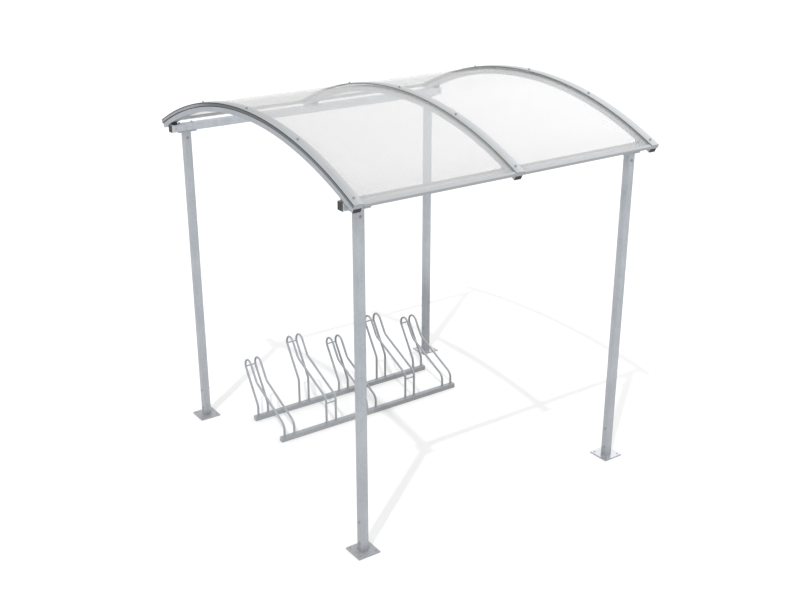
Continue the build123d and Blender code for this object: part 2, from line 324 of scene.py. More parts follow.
def zinc(metal, name, age, dusty_top=None, tarnished=None, smooth_top=False):
    """Zinc-coated steel: cloudy grey with faint crystals, run marks down the piece and dust low down.

    A newer coat has an age near 1, and an older, duller one has less. dusty_top is the height of
    a face that dust has settled on. tarnished is an axis with the places where its tarnish starts
    and is full. With smooth_top the faces that look up are clean and mirror what stands on them.
    """
    f = Finish(bpy.data.materials.new(name))
    cloud = f.noise(f.place, 7.0, detail=4.0)
    runs = f.noise(f.stretched(55.0, 55.0, 2.2), 1.0, detail=3.0)
    crystal = f.crystals(metal.spangle)
    fine = f.noise(f.place, 700.0)
    height = f.axis("Z")
    tone = f.between(cloud * 0.5 + runs * 0.32 + crystal * 0.18, 0.30, 0.70)
    coat = f.blend(tone, times(age, metal.zinc_dark), times(age, metal.zinc_light))
    if tarnished:
        letter, start, full = tarnished
        dull = f.between(f.axis(letter), start, full) * (1.0 - f.topside())
        coat = f.blend(dull * metal.tarnish, coat, BLACK)
    blotches = f.between(f.noise(f.place, 38.0, detail=4.0), 0.35, 0.75)
    splashes = f.between(height, metal.splash_height, 0.0) * blotches
    dust = splashes * 0.25 + f.between(height, metal.dust_height, 0.0) * 0.18
    if dusty_top:
        settled_dust = f.between(height, dusty_top - 0.0015, dusty_top - 0.0002)
        dust = dust + settled_dust * (0.75 + cloud * 0.4)
    rough = 0.38 + crystal * 0.10 + cloud * 0.12
    shine = 0.55
    if smooth_top:
        smooth = f.topside()
        coat = f.blend(smooth, coat, metal.smooth)
        dust = dust * (1.0 - smooth)
        rough = rough - smooth * 0.32
        shine = smooth * 0.2 + shine
    inputs = {
        "Base Color": f.blend(dust, coat, metal.grime),
        "Metallic": shine - dust * 0.4,
        "Roughness": rough,
        "Normal": f.bump(fine * 0.6 + crystal * 0.4, depth=0.00012),
    }
    return f.done(f.principled(inputs))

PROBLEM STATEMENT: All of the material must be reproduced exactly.

ANSWER TO THIS PROBLEM:
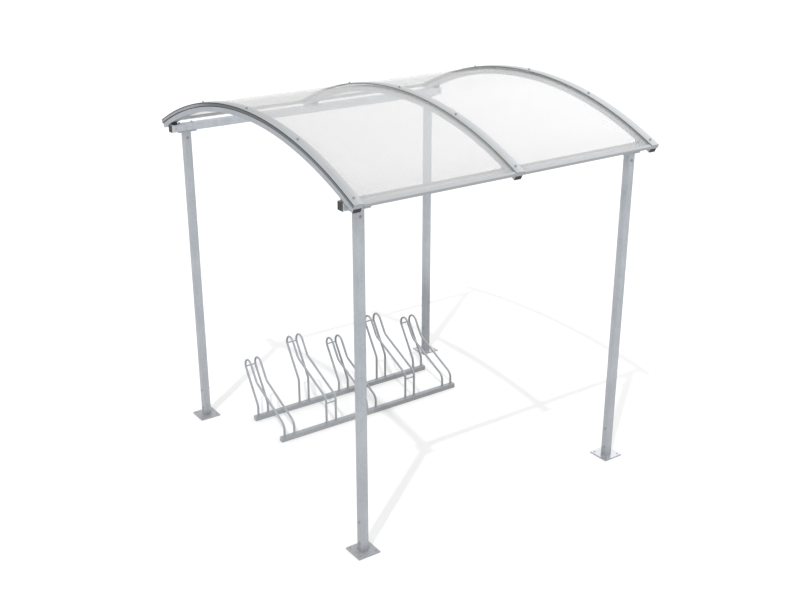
Continue the build123d and Blender code for this object: part 2, from line 324 of scene.py. More parts follow.
def zinc(metal, name, age, dusty_top=None, tarnished=None, smooth_top=False):
    """Zinc-coated steel: cloudy grey with faint crystals, run marks down the piece and dust low down.

    A newer coat has an age near 1, and an older, duller one has less. dusty_top is the height of
    a face that dust has settled on. tarnished is an axis with the places where its tarnish starts
    and is full. With smooth_top the faces that look up are clean and mirror what stands on them.
    """
    f = Finish(bpy.data.materials.new(name))
    cloud = f.noise(f.place, 7.0, detail=4.0)
    runs = f.noise(f.stretched(55.0, 55.0, 2.2), 1.0, detail=3.0)
    crystal = f.crystals(metal.spangle)
    fine = f.noise(f.place, 700.0)
    height = f.axis("Z")
    tone = f.between(cloud * 0.5 + runs * 0.32 + crystal * 0.18, 0.30, 0.70)
    coat = f.blend(tone, times(age, metal.zinc_dark), times(age, metal.zinc_light))
    if tarnished:
        letter, start, full = tarnished
        dull = f.between(f.axis(letter), start, full) * (1.0 - f.topside())
        coat = f.blend(dull * metal.tarnish, coat, BLACK)
    blotches = f.between(f.noise(f.place, 38.0, detail=4.0), 0.35, 0.75)
    splashes = f.between(height, metal.splash_height, 0.0) * blotches
    dust = splashes * 0.25 + f.between(height, metal.dust_height, 0.0) * 0.18
    if dusty_top:
        settled_dust = f.between(height, dusty_top - 0.0015, dusty_top - 0.0002)
        dust = dust + settled_dust * (0.75 + cloud * 0.4)
    rough = 0.38 + crystal * 0.10 + cloud * 0.12
    shine = 0.55
    if smooth_top:
        smooth = f.topside()
        coat = f.blend(smooth, coat, metal.smooth)
        dust = dust * (1.0 - smooth)
        rough = rough - smooth * 0.32
        shine = smooth * 0.2 + shine
    inputs = {
        "Base Color": f.blend(dust, coat, metal.grime),
        "Metallic": shine - dust * 0.4,
        "Roughness": rough,
        "Normal": f.bump(fine * 0.6 + crystal * 0.4, depth=0.00012),
    }
    return f.done(f.principled(inputs))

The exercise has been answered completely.